Die Überraschung hatte sich Wolf-Henning Scheider bis zum Ende seines Vortrages aufgehoben. Der Vorstandsvorsitzende der ZF Friedrichshafen AG wird seinen Vertrag nicht verlängern und zum Jahresende bei dem Autozulieferer ausscheiden. Er nannte dafür rein persönliche Gründe.
Scheider wird demnächst 60 Jahre alt und will sich Aufgaben außerhalb der Automobilindustrie zuwenden. Der Vorstandschef hat sein Amt am 1. Februar 2018 angetreten. Die Zusammenarbeit mit der Belegschaft und dem Aufsichtsrat nannte er sehr gut.
Der Rückzug kommt nach einem Jahr, in dem ZF trotz der Corona-Krise und des Kriegs in der Ukraine den Umsatz um 17,5 Prozent auf 38,3 Milliarden Euro steigern und damit auch die Werte vor Beginn der Pandemie übertreffen konnte. Der Operative Gewinn (Ebit) stieg von 1,1 auf 1,9 Milliarden Euro.

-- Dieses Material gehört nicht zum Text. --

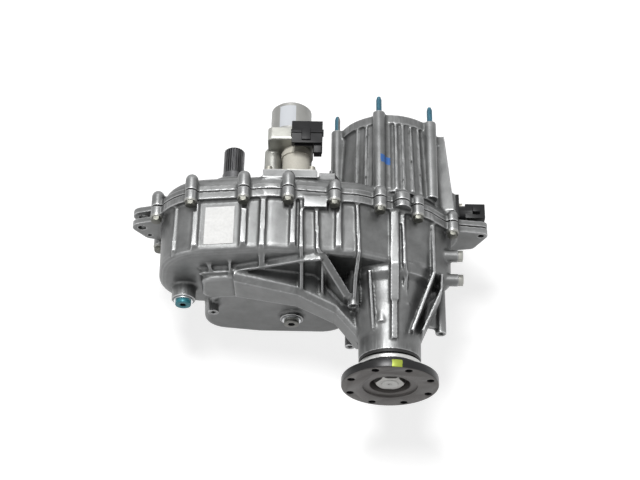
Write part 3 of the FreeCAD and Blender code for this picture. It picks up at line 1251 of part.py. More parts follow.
def motor_can():
    y0, y1, r = num("motor_rear_y"), num("motor_front_y"), num("motor_r")
    steps = [
        tube_y(r + 1.6, 0, y0, y0 + 2.4),
        tube_y(r, 0, y0, y1 - 4),
        cone_y(r, r - 3, y1 - 4, y1 - 1),
        cone_y(r - 3, r - 9, y1 - 1, y1),
        tube_y(8, 0, y1 - 1, y1 + 2.2),
    ]
    solid = united(steps).cut([tube_y(r - 1.5, 0, y0 - 1, y1 - 5),
                               tube_y(4 + num("running_gap"), 0, y1 - 6, y1 - 1)])
    solid.translate(Vector(motor_x, 0, motor_z))
    return solid


def motor_gear_housing():
    y0, y1 = num("gearhead_rear_y"), num("motor_rear_y")
    head = rounded_slab(GEARHEAD, y0, y1, 0, 0, 3)
    # Body down to the case's motor pad with a bulge on its left, and a foot with three ears
    body = belt_slab([(motor_x + dx, motor_z + dz, 8) for dx, dz in ((22, -16), (-22, -16), (-20, -37), (20, -37))],
                     motor_pad_y, y0 + 4)
    bulge = tube_y(12, 0, motor_pad_y + 8, y0 + 5, motor_x - 25, motor_z - 12)
    plate = belt_slab([(x, z, 8) for x, z in (motor_bolt_places[1], motor_bolt_places[0], motor_bolt_places[2])],
                      motor_pad_y, motor_pad_y + foot_thick)
    solid = united(head + [body, bulge, plate])
    seat_y = motor_pad_y + foot_thick
    cuts = [
        tube_y(num("sensor_r") + 2.5, 0, seat_y, y0, selector_x, selector_z),
        tube_y(num("cam_shaft_r") + num("running_gap"), 0, motor_pad_y - 1, seat_y + 1, selector_x, selector_z),
        tube_y(num("motor_r") - 5, 0, y1 - 12, y1 + 1, motor_x, motor_z),
    ]
    cuts += [tube_y(3.3, 0, motor_pad_y - 1, seat_y + 1, x, z) for x, z in motor_bolt_places]
    cuts += [tube_y(7, 0, seat_y, seat_y + 8, x, z) for x, z in motor_bolt_places]
    return solid.cut(cuts).removeSplitter()


add_feature("motor_can", motor_can())
add_feature("motor_gear_housing", motor_gear_housing())
turned("motor_sensor_housing", [("sensor_r", "gearhead_rear_y - 41", "gearhead_rear_y"),
                                ("sensor_r + 1.8", "gearhead_rear_y - 12", "gearhead_rear_y - 4")],
       [("cam_shaft_r + 0.3", "gearhead_rear_y - 42", "gearhead_rear_y - 39.5")], "selector_x", "selector_z")
turned("motor_armature", [("motor_r - 5.5", "motor_rear_y + 6", "motor_front_y - 12"),
                          ("4", "motor_rear_y - 10", "motor_front_y - 2")], (), "motor_x", "motor_z")


def motor_connector():
    """Moulded socket on top of the motor gear housing, mouth to the rear, with a cable neck on its right."""
    low = motor_z + gearhead_half + 0.02
    side = motor_x + gearhead_half + 0.02
    right = motor_x + 45
    shell = block(motor_x + 2, right, -78, -42, low, low + 10)
    cheek = block(side, right, -72, -46, motor_z + 4, low + 5)
    collar = block(motor_x + 1, right + 1.5, -62, -57, low, low + 12)
    neck = block(side + 1, right - 1, -90, -76, low - 8, low + 4)
    latch = block(motor_x + 16, motor_x + 28, -74, -54, low + 9, low + 13)
    mouth = block(motor_x + 6, side, -79, -68, low + 2, low + 8)
    return united([shell, cheek, collar, neck, latch]).cut(mouth)


add_feature("motor_connector", motor_connector())


def flange_screw(start, direction, length):
    """Small screw with a washer face; start is the seat, direction points into the work."""
    direction = Vector(*direction)
    start = Vector(*start)
    shank = Part.makeCylinder(3, length, start, direction)
    washer = Part.makeCylinder(6.4, 1.6, start - direction * 1.6, direction)
    head = Part.makeCylinder(4.8, 5, start - direction * 6.6, direction)
    socket = Part.makeCylinder(2.4, 3, start - direction * 6.7, direction)
    return united([shank, washer, head]).cut(socket)


add_feature("accessory_bolts", Part.Compound(
    [flange_screw((x, motor_pad_y + foot_thick, z), (0, -1, 0), 18) for x, z in motor_bolt_places]
    + [flange_screw((sensor_face_x + 5, sensor_y + 14, sensor_z - 8), (-1, 0, 0), 15)]))


def speed_sensor():
    """Moulded sensor with its connector, bolted to the right of the front half."""
    x0, y, z = sensor_face_x, sensor_y, sensor_z
    foot = block(x0, x0 + 5, y - 17, y + 21, z - 15, z + 15)
    body = Part.makeCylinder(12, 22, Vector(x0 + 2, y - 4, z + 1), Vector(1, 0, 0))
    plug = block(x0 + 14, x0 + 42, y - 16, y + 7, z - 10, z + 12)
    mouth = block(x0 + 30, x0 + 43, y - 13, y + 4, z - 7, z + 9)
    latch = block(x0 + 24, x0 + 34, y - 9, y, z + 11, z + 19)
    hole = Part.makeCylinder(3.3, 8, Vector(x0 - 1, y + 14, z - 8), Vector(1, 0, 0))
    return united([foot, body, plug, latch]).cut([mouth, hole])


add_feature("speed_sensor", speed_sensor())

# Clutch actuation and oil pump


def pressure_plate():
    y0 = num("pressure_plate_rear_y")
    return tube_y(plate_outer - 0.5, num("hub_r") + 0.5, y0, y0 + num("pressure_plate_thick"))


add_feature("pressure_plate", pressure_plate())


def ball_ramp_ring():
    y0 = num("ramp_ring_rear_y")
    y1 = y0 + num("ramp_ring_thick")
    ring_body = tube_y(48, 24, y0, y1)
    lug = block(-6, 6, y0, y1, 40, 57)
    return united([ring_body, lug])


def ball_ramp_base():
    y1 = ramp_seat_y
    y0 = y1 - num("ramp_base_thick")
    base = tube_y(pump_bore_r - 0.02, 24, y0, y1)
    ramps = [tube_y(4, 0, y1 - 1, num("ramp_ring_rear_y") - gap, 36 * cos(a), 36 * sin(a))
             for a in (pi / 2, pi * 7 / 6, pi * 11 / 6)]
    return united([base] + ramps)


add_feature("ball_ramp_ring", ball_ramp_ring())
add_feature("ball_ramp_base", ball_ramp_base())
turned("oil_pump_housing", [("pump_r - 0.02", "-284.5", "-284.5 + pump_len")],
       [("pump_rotor_r - 4.5", "-282.3", "-271.7"), ("shaft_body_r + 0.5", "-290", "-265")])


def oil_pickup():
    """Suction pipe from the strainer in the sump to the oil way in the rear wall."""
    strainer = block(pickup_x - 17, pickup_x + 17, -216, -160, sump_level + 22, sump_level + 31)
    riser = Part.makeCylinder(4, pickup_z - sump_level - 28, Vector(pickup_x, -205, sump_level + 28),
                              Vector(0, 0, 1))
    elbow = Part.makeSphere(4, Vector(pickup_x, -205, pickup_z))
    return united([strainer, riser, elbow, tube_y(4, 0, sump_floor_y - 3, -205, pickup_x, pickup_z)])


add_feature("oil_pickup", oil_pickup())
add_feature("sump_magnet", tube_y(12, 4, sump_floor_y, sump_floor_y + 6, -172, -92))
front_wall = "-face_to_joint + joint_to_front_wall"
turned("vent_fitting", [("5", f"{front_wall} - 5", f"{front_wall} + 2"), ("7", front_wall, f"{front_wall} + 5"),
                        ("3.5", f"{front_wall} + 4", f"{front_wall} + 20")],
       [("1.5", f"{front_wall} - 6", f"{front_wall} + 21")], "vent_x", "vent_z")


def blank_label():
    """Plain identification label stuck on the curved wall, left bare."""
    thick = 0.4
    y0, y1 = shoulder_y + num("edge_round"), joint_y - num("rear_lip_thick")
    skin = belt_slab(CASE_BELT, y0, y1, body_offset - 2 + thick, body_offset + thick)
    wall_form = belt_slab(CASE_BELT, y0, y1, body_offset - 2, body_offset)
    return skin.common(block(-255, -215, -230, -173, 60, 130)).cut(wall_form)


add_feature("blank_label", blank_label())


doc.recompute()
for item in doc.Objects:
    bad = [word for word in item.State if word in ("Invalid", "Error")]
    if bad:
        raise RuntimeError(f"{item.Label} failed: {item.State}")
os.makedirs("parts", exist_ok=True)
for item in pieces:
    shape = item.Shape
    if shape.isNull() or not shape.isValid() or not shape.Solids:
        raise RuntimeError(f"{item.Label} has no valid shape")
    shape.exportStep(f"parts/{item.Label}.step")
    print(item.Label, len(shape.Solids), round(shape.Volume))
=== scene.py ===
from math import cos, pi, radians, sin

import bmesh
import bpy
from mathutils import Matrix, Vector


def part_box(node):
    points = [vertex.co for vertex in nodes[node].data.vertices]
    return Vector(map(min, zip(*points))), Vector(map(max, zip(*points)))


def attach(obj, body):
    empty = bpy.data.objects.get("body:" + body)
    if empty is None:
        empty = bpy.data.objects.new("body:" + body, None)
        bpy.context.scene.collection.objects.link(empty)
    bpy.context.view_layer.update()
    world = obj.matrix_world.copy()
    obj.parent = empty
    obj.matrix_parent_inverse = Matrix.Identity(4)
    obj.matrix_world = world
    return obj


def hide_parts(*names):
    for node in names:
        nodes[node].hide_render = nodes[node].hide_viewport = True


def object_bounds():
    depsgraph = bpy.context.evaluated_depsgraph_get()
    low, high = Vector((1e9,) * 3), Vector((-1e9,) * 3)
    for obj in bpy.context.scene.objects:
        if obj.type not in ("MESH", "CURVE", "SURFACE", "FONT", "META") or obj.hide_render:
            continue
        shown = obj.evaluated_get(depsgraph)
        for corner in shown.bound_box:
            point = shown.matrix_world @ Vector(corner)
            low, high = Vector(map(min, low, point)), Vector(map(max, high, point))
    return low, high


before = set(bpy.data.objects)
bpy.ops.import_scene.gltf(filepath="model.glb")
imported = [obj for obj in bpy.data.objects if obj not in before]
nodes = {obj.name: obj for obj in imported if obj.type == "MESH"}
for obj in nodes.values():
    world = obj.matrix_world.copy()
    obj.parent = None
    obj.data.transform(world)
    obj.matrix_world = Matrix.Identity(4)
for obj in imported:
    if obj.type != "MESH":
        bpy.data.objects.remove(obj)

cad_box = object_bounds()
scene = bpy.context.scene

# Camera: the unit is seen from behind and high above, with the output flange nearest.
# Its place comes from the flange's middle, the height it looks down from and the distance to the flange.
flange_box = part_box("output_flange")
flange_middle = Vector((0, flange_box[0][1], 0))
picture_width, picture_height = 640, 480
flange_pixel = (390, 387)
lens_pixels = 1350
flange_distance = 1.8184
look_down = radians(60.486)
camera_roll = radians(1.057)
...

Wie sich ZF entwickelt hat
Damit hat sich ZF deutlich besser als der Automobilmarkt entwickelt, betonte Finanzchef Konstantin Sauer. Während im ersten Halbjahr das Umsatzplus noch 38 Prozent betragen hatte, gab es wegen fehlender Halbleiter in den vergangenen sechs Monaten einen Einbruch auf -2,6 Prozent.
Dadurch, so Sauer, seien dem Unternehmen 2,7 Milliarden an Umsatz entgangen. Weitere Belastungen gab es durch höhere Material-, Energie- und Transportpreise. Diese erwartet Sauer auch für dieses Jahr. ZF hat in Schweinfurt Werke mit zusammen etwa 9000 Beschäftigten.
ZF: Verschuldung hat sich verringert
Das Ergebnis des Konzerns nach Steuern lag bei 883 Millionen Euro, nach einem Minus von 741 Millionen im Jahr 2020. Die Verschuldung wurde um 725 Millionen auf 12,5 Milliarden Euro zurückgeführt. Die Eigenkapitalquote lag bei 18,6 Prozent (Vorjahr: 12,1).
Scheider verwies in seinem Rückblick darauf, dass im vergangenen Jahr aufgrund der Krisen zehn Millionen Fahrzeuge nicht gebaut werden konnten. Man habe sich dem angepasst und somit die gesteckten Ziele erreicht. "Wir sind flexibler geworden."
Forschung und Entwicklung bei ZF auf Rekordniveau
Für die drei Schwerpunkte Elektromobilität, autonomes Fahren und Softwareentwicklung habe man Kundenaufträge "weit über die Dekade hinaus gewonnen". Die Ausgaben für Forschung und Entwicklung wurden im Vorjahr auf 3,1 Milliarden gesteigert. Das bedeutet Rekordniveau für ZF, nämlich acht Prozent vom Umsatz.
Schon im Jahr 2028 rechnet ZF damit, dass sich konventionell und elektrisch getriebene Fahrzeuge die Waage halten. Weiter ausgebaut wurde die konzerneigene Cloud, der Baukasten für Leistungselektronik werde weiter schnell wachsen. Mit Transformationsvereinbarungen an den einzelnen Standorten werde dieser Entwicklung Rechnung getragen.
Nachhaltigkeit: Bis 2040 klimaneutral?
Mit der Integration des US-Herstellers Wabco in der neuen Division "Commercial Vehicle Solutions", die über 25.000 Mitarbeiter verfügt und einen Umsatz von sieben Milliarden Euro erzielt, sei ZF auf dem Weg zum globalen Champion im Bereich Nutzfahrzeuge und werde ein Stück unabhängiger vom Pkw-Geschäft.
An seinen Nachhaltigkeitszielen halte ZF fest, betonte der Vorstandschef. Bis 2030 stellt der Konzern zu 100 Prozent auf Grünstrom um, bis 2040 will er klimaneutral arbeiten.
Zu Ukraine und Russland betonte Scheider, dass die Sicherheit für die Mitarbeiter und ihre Familien an erster Stelle stehe. Löhne würden trotz der Einstellung von Produktion weitergezahlt. Flüchtenden werde geholfen. Das Joint-Venture mit dem russischen Nutzfahrzeughersteller Kamaz ruht, nachdem von ZF keine Teile mehr geliefert werden.
Beim Ausblick zeigte sich Scheider zurückhaltend. Dennoch kündigte er ein Umsatzplus auf über 40 Milliarden Euro an.